# Wuzzuf Web Scrabing and Data Cleaning

### Import Library

In [None]:
import requests #to import HTML Code from Website
from bs4 import BeautifulSoup
import pandas as pd
import warnings
# Ignore all warnings for this cell
warnings.filterwarnings('ignore')
import re

### Scrabing

In [None]:
# Create Data frame
df = pd.DataFrame(columns= ["job_name","company_name","location","city_name","job_type","expriance_level","year_expriance","skils"])
df

In [None]:
# Get Data
for i in range(644):
    request = requests.get(f"https://wuzzuf.net/search/jobs/?a=hpb&q=&start={i}")
    content = request.content
    soup = BeautifulSoup(content, "html.parser")
    jobs = soup.find_all("div", class_ = "css-1gatmva e1v1l3u10")
    
    for job in jobs:
        job_name = job.find_all("h2", class_ = "css-m604qf")[0].text
        company_name = job.find_all("div", class_ = "css-d7j1kk")[0].text.split(" - ")[0]
        location = job.find_all("span", class_ = "css-5wys0k")[0].text.split(", ")[0]
        city_name = job.find_all("span", class_ = "css-5wys0k")[0].text.split(", ")[1]
        job_type = job.find_all("span", class_ = "css-1ve4b75 eoyjyou0")[0].text
        expriance_level = job.find_all("div", class_ = "css-1lh32fc")[0].next_sibling.text.split(" · ")[0]
        year_expriance = job.find_all("div", class_ = "css-1lh32fc")[0].next_sibling.text.split(" · ")[1]
        skils = " ".join(job.find_all("div", class_ = "css-1lh32fc")[0].next_sibling.text.split(" · ")[2:])
        
        df.loc[len(df.index)] = [job_name, company_name, location, city_name, job_type, expriance_level, year_expriance, skils]
    if i % 50 == 0:
        print("Done")

In [None]:
df

### Data Cleaning

In [None]:
# Some informatuion about Dataset
df.info()

In [None]:
df['job_name'].unique()[:50]

Ohh, we have a big task, Data like [Customer Support Representative - Commerce ( Accounting )] forced us to take the first part and delete other parts

In [None]:
df['job_name'].value_counts()[:20]

Let's do that with our simple clean_job_title

In [None]:
def clean_jop_title(jop_name):
    """
    Clean up the jop_title by removing hyphenated words, text after forward slashes,
    and text within parentheses.

    Args:
        jop_title (str): the jop title string to be cleand.
    
    Returns:
        str: the cleaned job title string.
    """
    clean_title = jop_name.split("-")[0].strip().split("/")[0].strip().split("(")[0].strip().split("|")[0].strip().split(":")[0].strip()
    return clean_title

df['job_name'] = df['job_name'].apply(clean_jop_title)
df['job_name'].unique()[:50]

In [None]:
df['job_name'].value_counts()[:20]

The job titles are now significantly more consistent, which is a notable improvement.
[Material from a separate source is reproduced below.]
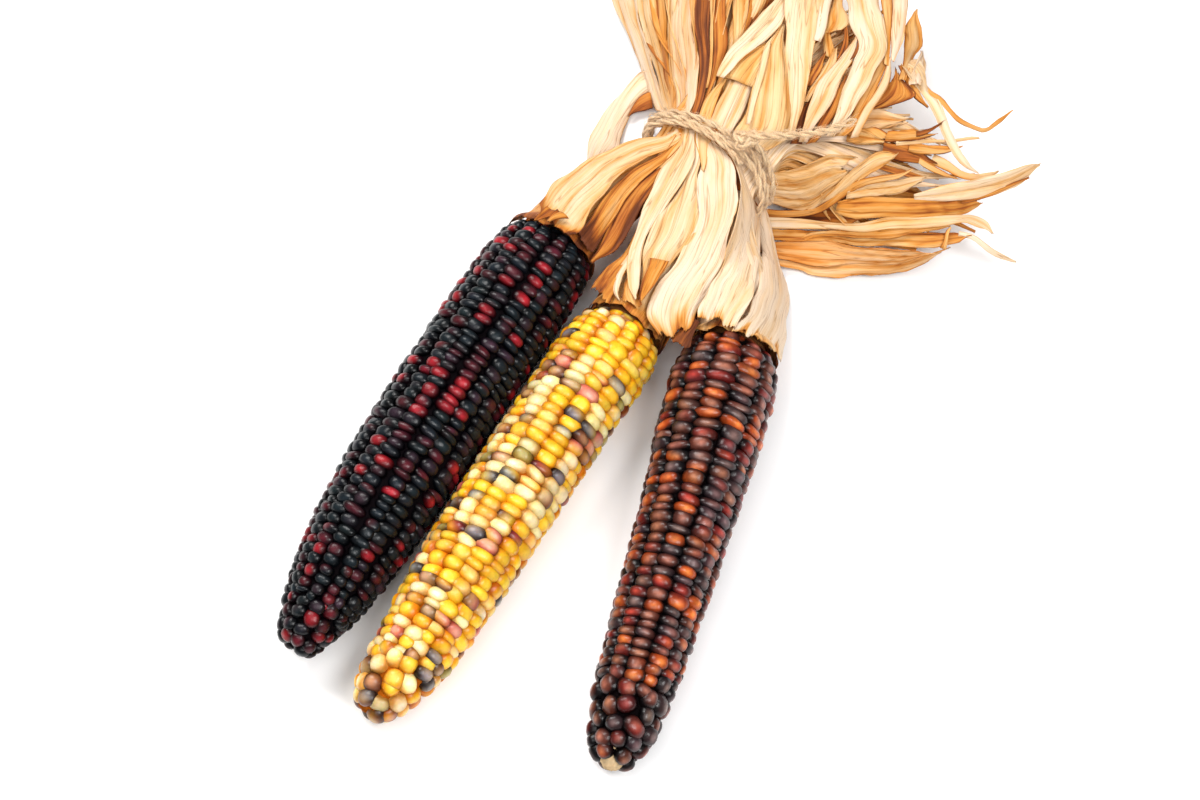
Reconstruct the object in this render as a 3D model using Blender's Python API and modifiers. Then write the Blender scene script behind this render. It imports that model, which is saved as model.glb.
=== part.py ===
"""A tied bunch of three dried ornamental corn ears, lying on a surface.

Each ear is one grown solid: kernels in rows on the cob, and the shank behind it. Its husk
leaves are folded back from the shank, run through the twine and fan out behind it. Every
leaf, every ear and the twine is its own object. Metres, +Z up, the surface at z = 0.
"""

import math

import bmesh
import bpy
import numpy as np

# ---------------------------------------------------------------------------
# Design dimensions. Everything here is in millimetres; the bunch's own frame
# has the middle of the tie over the origin, the ears along -Y, the husk tails
# along +Y, the surface it lies on at z = 0.
# ---------------------------------------------------------------------------
NECK_HALF_WIDTH = 22.0      # the gathered husks where the twine holds them
NECK_HALF_HEIGHT = 12.5
NECK_Z = 20.6               # height of the neck's centre over the surface
NECK_HALF_LENGTH = 6.0      # straight part of the neck, under the twine
NECK_TURN = math.radians(10.0)   # the neck's own direction, from +Y towards +X
NECK_LEAN = 0.42            # the tie leans: its top lies nearer the tails
LEVELS = 12                 # gathered leaves of each ear, lowest to highest
UNDER_LEVELS = 4.0          # room below them for a leaf the twine doesn't hold
SLAB_SHARE = 0.31           # half width of one leaf in the neck, of its half width
SHELL_FIRST = 9.2           # radius of the innermost husk shell at the shank
SHELL_PITCH = 1.25
SHELL_REACH = math.radians(80.0)
TAIL_RISE = 52.0            # distance in which the layers part beyond the twine
PILE_HEIGHT = 46.0          # height of the pile of tails

# base: the butt of the ear; heading: degrees from -Y towards +X; profile:
# distance from the butt and radius over the kernels' crowns; rows of kernels;
# flat: how far along the ear its underside lies on the surface.
EARS = {
    "left": {
        "base": (-37.9, -57.5), "heading": -4.1, "rows": 16, "bow": -1.6,
        "profile": [(0, 14.4), (3, 17.2), (8, 18.9), (18, 19.8), (45, 20.2), (80, 20.1),
                    (108, 19.7), (132, 18.3), (150, 15.9), (162, 13.2), (171, 10.2), (177, 7.0), (180, 3.2)],
        "column": -2.0 / 3.0, "flat": (8.0, 116.0),
    },
    "middle": {
        "base": (-1.1, -77.0), "heading": -5.0, "rows": 14, "bow": -0.8,
        "profile": [(0, 12.6), (3, 14.9), (8, 16.3), (18, 17.2), (45, 17.6), (80, 17.5),
                    (105, 17.0), (128, 15.8), (144, 14.2), (156, 12.4), (165, 9.8), (170, 7.0), (172.5, 3.4)],
        "column": 0.0, "flat": (8.0, 110.0),
    },
    "right": {
        "base": (37.6, -69.0), "heading": 9.0, "rows": 12, "bow": 1.0,
        "profile": [(0, 14.0), (3, 16.6), (8, 18.3), (18, 19.2), (38, 18.8), (62, 17.4),
                    (90, 16.2), (115, 15.2), (135, 13.8), (148, 12.2), (156, 10.0), (161, 7.0), (163, 4.0)],
        "column": 2.0 / 3.0, "flat": (8.0, 116.0),
    },
}
# the shank behind the butt: distance from the butt and radius
SHANK = [(-14.0, 5.0), (-13.0, 6.0), (-11.4, 6.8), (-2.6, 11.8), (-1.0, 12.2)]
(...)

The noticeable rise in the frequency of each job title indicates this positive development.

=======================================================================================================================

In [None]:
df['company_name'].unique()

In [None]:
df['company_name'].value_counts()[:20]

I don't believe there is a problem with this column.

=======================================================================================================================

In [None]:
df['year_expriance'].unique()

I believe there are a lot of issues with this column.

- First, we must remove the "Yrs of Exp" portion from each value.
- Remove values such as " ", "-" Next, remove any text values.
- Perform certain actions to create a brief unique list.

Git rid of this part "year_expriance"

In [None]:
def extract_numeric_and_hyphen(input_string):
    """
    Extract only numeric values and hyphens from the input string.

    Args:
        input_string (str): The string from which to extract numeric values and hyphens.

    Returns:
        str: The cleaned string containing only numeric values and hyphens.
    """
    return re.sub(r"[^0-9-]", "", input_string)

df['year_expriance'] = df['year_expriance'].apply(extract_numeric_and_hyphen)
df['year_expriance'].unique()

Git rid of values as " ", "-"

In [None]:
# Take the hyphen ('-') or empty values ('') out of the "year_expriance" column.
df = df[(df['year_expriance']!= '')&(df['year_expriance']!='-')]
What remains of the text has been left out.